でも愛とか恋とかそういうやわらかなものが自分のどこにも無いのを知るのはひどくこわい
そうして時々 あのひとは僕の扉を揺らす 外に 居るのだという気配だけ残して 去る 決して どんな名前でもあのひとは僕を呼ばず 呼びかける言葉を持たぬので その 息遣いだけで 濃く 居るのだという気配だけ残して 居なく なって しまう
僕の 名前は すおう と いいます 僕の 名前は まこと と いいます 私の 名前は と いいます 僕の 名前は と いいます 私の 名前は と いいます
自己紹介を続け もう 人格は名に宿り 呼ばれることすら 慣れて しまったけれど あのひとの 声は 呼ぶべき僕の名を知らず その名があることすら きっと 心から否定 して しまったのだろうけど
だから僕は この こころが あのひとを思うことすら いつか 名も呼ばれぬかなしみの前に 押し殺されて 少しずつ無機質なものになってゆくのを 諦めてみたりする
ただ それが 呼ばれない名を待つだけの待ち焦がれるだけのことであるのを 時々 あのひと が 扉の向こうに居るのだという気配だけ残して消えるたびに 僕は 貪られるように確認して いたり する
北風のにおいが好きだ。
そろそろスケートに行ける。 今度暇な日があったら行ってこよう。去年の冬に買ったプリペイドカードが未だに残ってる。
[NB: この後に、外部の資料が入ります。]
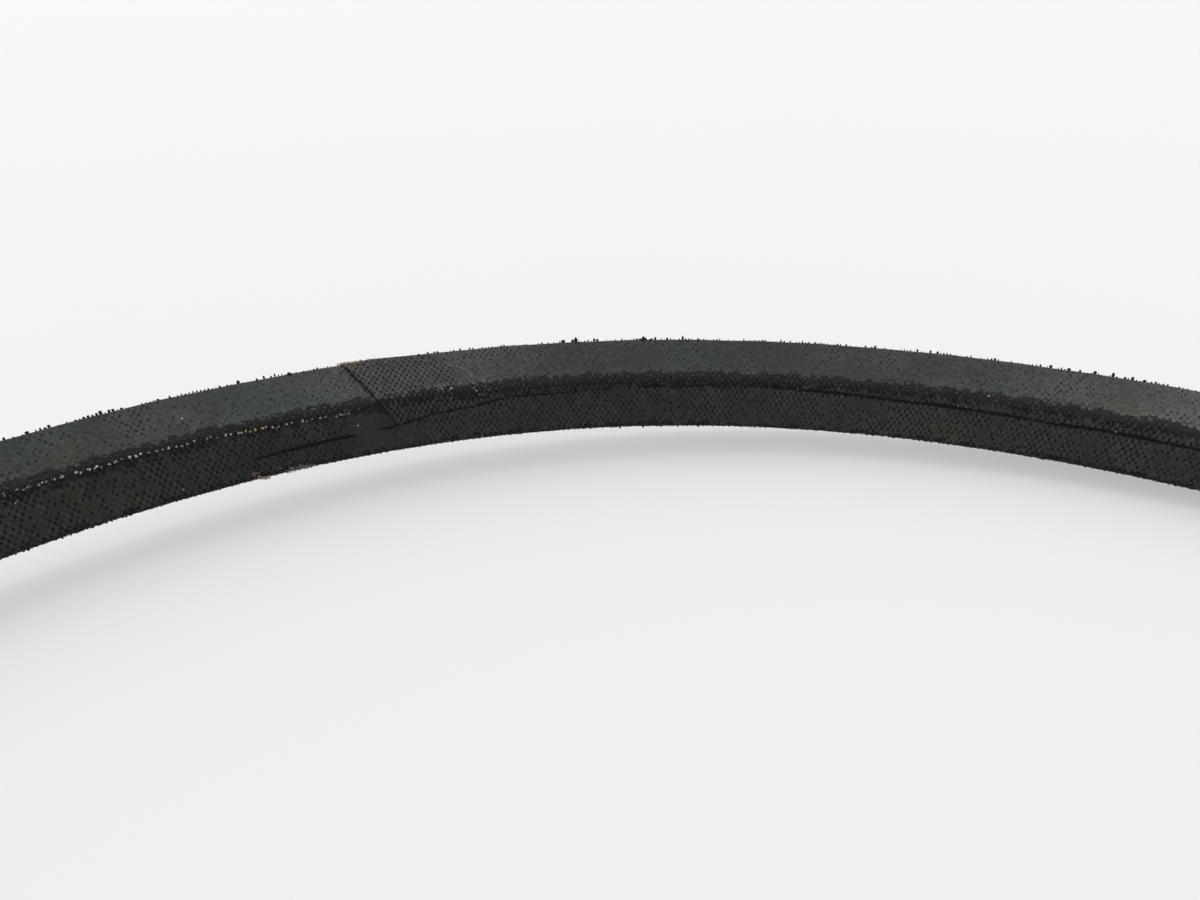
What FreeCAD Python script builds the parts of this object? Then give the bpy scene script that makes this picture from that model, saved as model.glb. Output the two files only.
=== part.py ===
import FreeCAD, Part
import math
import os

# A classical wrapped V belt of A section, as one closed loop lying relaxed on a flat surface.
# The origin is the centre of the loop on the plane that the belt rests on, and +Z is up.
# The belt's section is described by two lengths: "out", measured from the narrow inner face
# towards the wide outer face, and "up", measured from the middle of the belt's width along Z.

# Overall sizes, in millimetres and degrees.
INSIDE_LENGTH = 737.0    # length round the narrow inner face
TOP_WIDTH = 13.0         # wide outer face, before its corners are rounded
BELT_HEIGHT = 8.0        # narrow face to wide face
WEDGE_ANGLE = 40.0       # between the two flanks
LOOP_RISE = 5.0          # two opposite stretches rise this far off the resting plane

# Cover: two plies of rubberised cloth, wrapped round a sharp-cornered core.
COVER_PLY = 0.45         # thickness of one ply
SEAM_INSET = 0.95        # end of the narrow face's flat to the outer ply's edge
SEAM_WIDTH = 0.4
SEAM_DEPTH = 0.2

# Lap: the tail of the outer ply, laid over its head at a slanting splice.
LAP_THICKNESS = 0.25
LAP_LENGTH = 12.0
LAP_ANGLE = 61.0         # place of the lap's middle round the loop, from +X
LAP_SLANT_UP = 0.49      # shift along the belt for each millimetre up
LAP_SLANT_OUT = 0.25     # shift along the belt for each millimetre out

# Tensile cord: one cord wound side by side in a single row, bedded in adhesion gum.
CORD_DIAMETER = 0.85
CORD_PITCH = 1.1         # from one turn to the next
CORD_DEPTH = 2.8         # wide face to the cord's centre line
GUM_MARGIN = 0.45        # gum over and under the cord
GUM_SIDE = 0.5           # least gum beside the first and last turns

# How finely curves are drawn.
LOOP_POINTS = 48         # round the loop
CORD_POINTS = 24         # round one turn of the cord
CORD_SIDES = 8
CORNER_FLATS = 4         # short flats that make one rounded corner

UP = FreeCAD.Vector(0.0, 0.0, 1.0)
INNER_RADIUS = INSIDE_LENGTH / (2.0 * math.pi)
HALF_WEDGE = math.radians(WEDGE_ANGLE / 2.0)
COVER_THICKNESS = 2.0 * COVER_PLY
CORD_OUT = BELT_HEIGHT - CORD_DEPTH
GUM_HALF = CORD_DIAMETER / 2.0 + GUM_MARGIN


def rise(angle):
    """Lift of the loop above its two resting stretches, which lie on the X axis."""
    return LOOP_RISE / 2.0 * (1.0 - math.cos(2.0 * angle))


def core_half_width(out):
    """Half the core's width at a distance out from the narrow face."""
    belt_half = TOP_WIDTH / 2.0 - (BELT_HEIGHT - out) * math.tan(HALF_WEDGE)
    return belt_half - COVER_THICKNESS / math.cos(HALF_WEDGE)


def core_corners(out_from, out_to):
    """Corners of the part of the core between two distances out, anticlockwise."""
    low = core_half_width(out_from)
    high = core_half_width(out_to)
    return [(out_from, -low), (out_to, -high), (out_to, high), (out_from, low)]


def wrapped_outline(thickness, seam=False):
    """Outline of a wrap of this thickness round the core, its corners rounded about the core's."""
    corners = core_corners(COVER_THICKNESS, BELT_HEIGHT - COVER_THICKNESS)
    flank = math.pi / 2.0 + HALF_WEDGE
    turns = [(-math.pi, -flank), (-flank, 0.0), (0.0, flank), (flank, math.pi)]
    points = []
    for (out, up), (first, last) in zip(corners, turns):
        for step in range(CORNER_FLATS + 1):
            angle = first + (last - first) * step / CORNER_FLATS
            points.append((out + thickness * math.cos(angle), up + thickness * math.sin(angle)))
    if seam:
        face = COVER_THICKNESS - thickness
        middle = core_half_width(COVER_THICKNESS) - SEAM_INSET
        points.append((face, middle + SEAM_WIDTH / 2.0))
        points.append((face + SEAM_DEPTH, middle))
        points.append((face, middle - SEAM_WIDTH / 2.0))
    return points


# The belt rests on the lowest point of its rounded outer corner.
REST_HEIGHT = max(up for out, up in wrapped_outline(COVER_THICKNESS))


def loop_point(angle, out, up):
    """Point in space at an angle round the loop, out and up in the section there."""
    radius = INNER_RADIUS + out
    height = REST_HEIGHT + rise(angle) + up
    return FreeCAD.Vector(radius * math.cos(angle), radius * math.sin(angle), height)


def loop_curve():
    """Closed curve of the middle of the narrow face."""
    angles = [2.0 * math.pi * i / LOOP_POINTS for i in range(LOOP_POINTS)]
    points = [loop_point(angle, 0.0, 0.0) for angle in angles]
    curve = Part.BSplineCurve()
    curve.interpolate(Points=points, PeriodicFlag=True)
    return curve


def sweep(spine, outline, angle=0.0):
    """Solid of an outline carried along a spine, upright all the way."""
    points = [loop_point(angle, out, up) for out, up in outline]
    pipe = Part.BRepOffsetAPI.MakePipeShell(spine)
    pipe.setBiNormalMode(UP)
    pipe.add(Part.makePolygon(points + points[:1]), False, False)
    pipe.build()
    pipe.makeSolid()
    return pipe.shape()


def whole_loop(outline):
    """Closed ring of an outline."""
    return sweep(Part.Wire(loop_curve().toShape()), outline)


def cover_ply(outside, inside):
    """One ply of the wrap, between its two outlines."""
    return whole_loop(outside).cut(whole_loop(inside))


def cover_splice_lap():
    """Tail of the outer ply: a short sleeve round the belt with slanting ends."""
    middle = math.radians(LAP_ANGLE)
    reach = BELT_HEIGHT + TOP_WIDTH
    half = (LAP_LENGTH / 2.0 + reach * (LAP_SLANT_UP + LAP_SLANT_OUT)) / INNER_RADIUS
    curve = loop_curve()
    ends = [curve.parameter(loop_point(middle + side * half, 0.0, 0.0)) for side in (-1.0, 1.0)]
    spine = Part.Wire(curve.toShape(ends[0], ends[1]))
    outside = sweep(spine, wrapped_outline(COVER_THICKNESS + LAP_THICKNESS), middle - half)
    inside = sweep(spine, wrapped_outline(COVER_THICKNESS), middle - half)
    along = FreeCAD.Vector(-math.sin(middle), math.cos(middle), 0.0)
    outward = FreeCAD.Vector(math.cos(middle), math.sin(middle), 0.0)
    corners = []
    for side, up in ((-1.0, -reach), (1.0, -reach), (1.0, reach), (-1.0, reach)):
        shift = side * LAP_LENGTH / 2.0 + LAP_SLANT_UP * up - LAP_SLANT_OUT * reach
        corners.append(loop_point(middle, -reach, up) + along * shift)
    face = Part.Face(Part.makePolygon(corners + corners[:1]))
    slab = face.extrude((outward + along * LAP_SLANT_OUT) * (2.0 * reach))
    return outside.cut(inside).common(slab)


def tensile_cord():
    """The cord, wound as one helix of whole turns that rises with the loop."""
    row = 2.0 * (core_half_width(CORD_OUT) - GUM_SIDE) - CORD_DIAMETER
    turns = int(row / CORD_PITCH)
    points = []
    for i in range(turns * CORD_POINTS + 1):
        turn = i / CORD_POINTS
        points.append(loop_point(2.0 * math.pi * turn, CORD_OUT, CORD_PITCH * (turn - turns / 2.0)))
    curve = Part.BSplineCurve()
    curve.interpolate(Points=points, Parameters=[float(i) for i in range(len(points))])
    ends = [float(turn * CORD_POINTS) for turn in range(turns + 1)]
    spine = Part.Wire([curve.toShape(first, last) for first, last in zip(ends, ends[1:])])
    outline = []
    for side in range(CORD_SIDES):
        angle = 2.0 * math.pi * (side + 0.5) / CORD_SIDES
        out = CORD_OUT + CORD_DIAMETER / 2.0 * math.cos(angle)
        up = CORD_DIAMETER / 2.0 * math.sin(angle) - CORD_PITCH * turns / 2.0
        outline.append((out, up))
    return sweep(spine, outline)


def adhesion_gum(cord):
    """The gum that the cord is bedded in, all round each turn."""
    return whole_loop(core_corners(CORD_OUT - GUM_HALF, CORD_OUT + GUM_HALF)).cut(cord)


def compression_rubber():
    """The body of the belt, from the cover on the narrow face to the gum."""
    return whole_loop(core_corners(COVER_THICKNESS, CORD_OUT - GUM_HALF))


def tension_rubber():
    """The rubber over the gum, up to the cover on the wide face."""
    return whole_loop(core_corners(CORD_OUT + GUM_HALF, BELT_HEIGHT - COVER_THICKNESS))


def main():
    cord = tensile_cord()
    core = core_corners(COVER_THICKNESS, BELT_HEIGHT - COVER_THICKNESS)
    ply_outside = wrapped_outline(COVER_THICKNESS, seam=True)
    ply_inside = wrapped_outline(COVER_PLY)
    nodes = {
        "tensile_cord": cord,
        "adhesion_gum": adhesion_gum(cord),
        "compression_rubber": compression_rubber(),
        "tension_rubber": tension_rubber(),
        "inner_cover_ply": cover_ply(ply_inside, core),
        "outer_cover_ply": cover_ply(ply_outside, ply_inside),
        "cover_splice_lap": cover_splice_lap(),
    }
    os.makedirs("parts", exist_ok=True)
    for name, shape in nodes.items():
        shape.exportStep(os.path.join("parts", name + ".step"))
        print(name, shape.isValid(), len(shape.Solids), round(shape.Volume, 1))


main()
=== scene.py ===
"""Looks of a wrapped V belt that lies relaxed as one closed loop.

The cover's outer ply and its splice are rebuilt as cloth with a seam, a lap, yarn ends and fluff.
The plies, rubbers and cord inside keep their own shapes and get finishes of their own.
"""
import logging
import math
import random
from collections.abc import Callable, Iterator
from dataclasses import dataclass, field
from enum import Enum

import bmesh
import bpy
from mathutils import Matrix, Vector


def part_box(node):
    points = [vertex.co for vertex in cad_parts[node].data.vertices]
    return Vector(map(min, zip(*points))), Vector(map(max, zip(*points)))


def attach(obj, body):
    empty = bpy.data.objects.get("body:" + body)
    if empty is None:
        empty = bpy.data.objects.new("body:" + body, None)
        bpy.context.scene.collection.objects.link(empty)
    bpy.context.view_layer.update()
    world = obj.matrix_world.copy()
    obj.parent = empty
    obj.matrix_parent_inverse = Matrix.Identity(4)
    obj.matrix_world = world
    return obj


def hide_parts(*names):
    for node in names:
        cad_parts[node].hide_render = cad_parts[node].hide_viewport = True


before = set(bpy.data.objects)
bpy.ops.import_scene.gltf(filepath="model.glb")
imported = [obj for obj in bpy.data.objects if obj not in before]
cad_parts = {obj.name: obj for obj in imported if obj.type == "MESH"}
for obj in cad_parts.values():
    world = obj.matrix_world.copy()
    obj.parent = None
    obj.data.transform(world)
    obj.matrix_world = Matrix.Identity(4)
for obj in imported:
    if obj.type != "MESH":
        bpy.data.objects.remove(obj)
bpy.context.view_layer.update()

MM = 0.001
BODY = "root"

log = logging.getLogger("v_belt")


class Slot(Enum):
    """Material slots of the record that the pieces take their finishes from."""

    CLOTH = "cover_cloth"
    RUBBER = "base_rubber"
    GUM = "adhesion_gum"
    CORD = "polyester_cord"


class Stretch(Enum):
    """Stretches of the belt's outline, in the order that the outline passes them."""

    WIDE_UPPER = 0
    OUTER_UPPER = 1
    FLANK_UPPER = 2
    RIDGE_UPPER = 3
    NARROW = 4
    RIDGE_LOWER = 5
    FLANK_LOWER = 6
    OUTER_LOWER = 7
    WIDE_LOWER = 8


@dataclass(frozen=True)
class Spot:
    """A point of the outline: where it is and which way it faces."""

    out: float
    up: float
    face_out: float
    face_up: float


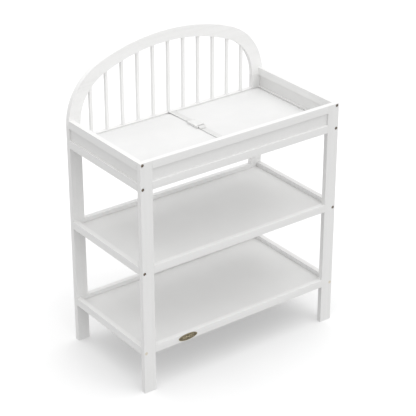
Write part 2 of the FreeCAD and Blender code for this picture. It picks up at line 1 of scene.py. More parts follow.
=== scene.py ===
"""A changing table: a white painted stand with an arched, slatted back, a panelled tray that holds a
foam pad with a safety strap across it, and two open shelves. Metres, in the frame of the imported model:
X runs along the table, -Y is the front and Z is up."""
import math
import bpy
import numpy as np
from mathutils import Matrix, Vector


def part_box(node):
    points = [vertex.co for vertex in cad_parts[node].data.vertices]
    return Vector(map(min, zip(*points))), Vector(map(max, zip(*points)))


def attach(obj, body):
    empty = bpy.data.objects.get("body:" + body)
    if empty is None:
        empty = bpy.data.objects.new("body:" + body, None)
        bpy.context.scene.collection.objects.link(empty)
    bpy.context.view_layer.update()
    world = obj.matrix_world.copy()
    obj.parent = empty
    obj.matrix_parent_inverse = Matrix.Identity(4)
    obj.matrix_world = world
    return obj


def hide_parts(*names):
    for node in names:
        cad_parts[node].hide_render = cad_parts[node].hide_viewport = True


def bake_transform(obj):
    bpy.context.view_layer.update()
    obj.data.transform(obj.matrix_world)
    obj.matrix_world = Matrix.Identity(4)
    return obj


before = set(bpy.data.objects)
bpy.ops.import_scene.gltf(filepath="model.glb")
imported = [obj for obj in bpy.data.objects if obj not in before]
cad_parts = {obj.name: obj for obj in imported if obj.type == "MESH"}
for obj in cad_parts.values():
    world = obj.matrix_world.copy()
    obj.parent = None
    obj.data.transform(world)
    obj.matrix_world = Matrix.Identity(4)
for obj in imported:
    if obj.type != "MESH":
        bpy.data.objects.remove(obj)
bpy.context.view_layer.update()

# --- The view -------------------------------------------------------------------------------------
# A long lens, above the table and to its left, so that the arch, the tray and both shelves show.
# It has no shift and no depth of field.
bpy.ops.object.camera_add(location=(-2.8675, -3.8770, 2.9752))
camera = bpy.context.object
camera.name = "long_lens"
camera.rotation_euler = Vector((0.5316, 0.7145, -0.4549)).to_track_quat("-Z", "Y").to_euler()
camera.data.lens = 128.71
camera.data.sensor_width = 36
camera.data.clip_start = 0.1
camera.data.clip_end = 60
bpy.context.scene.camera = camera

# --- The floor and the light ----------------------------------------------------------------------
# A plain pale floor in a white studio. Light comes from all round, most of it from above, with a very
# broad source overhead and a weak one in front, so that the left faces are a little darker. The floor
# throws no light back on the table, which keeps the undersides of the shelves in shade.


def start_material(name, roughness, specular=0.5):
    """A new surface finish: its node tree, its shader and the place of each point on the piece."""
    finish = bpy.data.materials.new(name)
    finish.use_nodes = True
    shader = finish.node_tree.nodes["Principled BSDF"]
    shader.inputs["Roughness"].default_value = roughness
    shader.inputs["Specular IOR Level"].default_value = specular
    place = finish.node_tree.nodes.new("ShaderNodeTexCoord")
    return finish, finish.node_tree, shader, place.outputs["Object"]


def add(tree, kind, *inputs, **settings):
    """A node with its inputs in order: one that is given as an output is linked, a value is set."""
    made = tree.nodes.new("ShaderNode" + kind)
    for key, value in settings.items():
        setattr(made, key, value)
    for socket, value in zip(made.inputs, inputs):
        if isinstance(value, bpy.types.NodeSocket):
            tree.links.new(value, socket)
        elif value is not None:
            socket.default_value = value
    return made


def noise(tree, where, stretch, detail=3.0, roughness=0.5):
    """Fractal noise, from 0 to 1, with its own scale along each axis."""
    laid = add(tree, "Mapping", where)
    laid.inputs["Scale"].default_value = stretch
    spots = add(tree, "TexNoise", laid.outputs[0])
    spots.inputs["Scale"].default_value = 1.0
    spots.inputs["Detail"].default_value = detail
    spots.inputs["Roughness"].default_value = roughness
    return spots.outputs[0]


def ramp(tree, amount, *stops):
    """Colours from stop to stop, each a position and a colour."""
    made = add(tree, "ValToRGB", amount)
    band = made.color_ramp
    while len(band.elements) < len(stops):
        band.elements.new(1.0)
    for element, (position, colour) in zip(band.elements, stops):
        element.position = position
        element.color = (*colour, 1.0)
    return made.outputs[0]


def sums(tree, kind, a, b=0.0, c=0.0):
    """One step of arithmetic on a pattern."""
    return add(tree, "Math", a, b, c, operation=kind).outputs[0]


def raise_bumps(tree, shader, height, depth, strength=1.0):
    """Lights the surface as if the pattern stood that far out of it, in metres."""
    bump = add(tree, "Bump")
    bump.inputs["Strength"].default_value = strength
    bump.inputs["Distance"].default_value = depth
    tree.links.new(height, bump.inputs["Height"])
    tree.links.new(bump.outputs[0], shader.inputs["Normal"])


floor_finish, tree, shader, where = start_material("matt_white_floor", 0.85, 0.1)
patches = ramp(tree, noise(tree, where, (3, 3, 3)),
               (0.3, (0.94, 0.94, 0.942)), (0.7, (0.955, 0.955, 0.955)))
tree.links.new(patches, shader.inputs["Base Color"])
raise_bumps(tree, shader, noise(tree, where, (160, 160, 160)), 0.0002)
bpy.ops.mesh.primitive_plane_add(size=24, location=(0, 0, 0))
floor = bpy.context.object
floor.name = "floor"
floor.data.materials.append(floor_finish)
floor.visible_diffuse = False

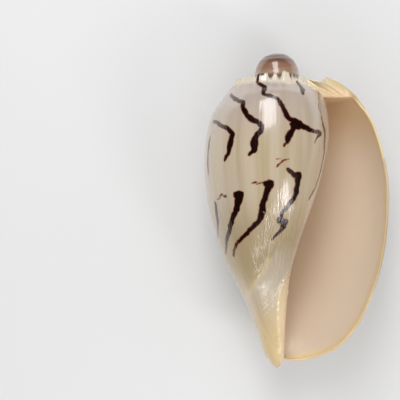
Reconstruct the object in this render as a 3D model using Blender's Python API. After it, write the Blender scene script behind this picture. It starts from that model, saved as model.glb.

すきなひとが電話を鳴らす。 うつむいて伏せた眼で世界を拒んで、鼓膜に想いを集める。 ほんの短い電話だ。 電話を切って、 ふ、と笑うとゆるやかに波が引いていって 思いがけなく明るい部屋の中で僕はぼうっとする。
やばい、
と思う。 好きになりそうだ。 だけどこんなのはいやなんだ。 本当に。 ほんとうに、いやなんだ。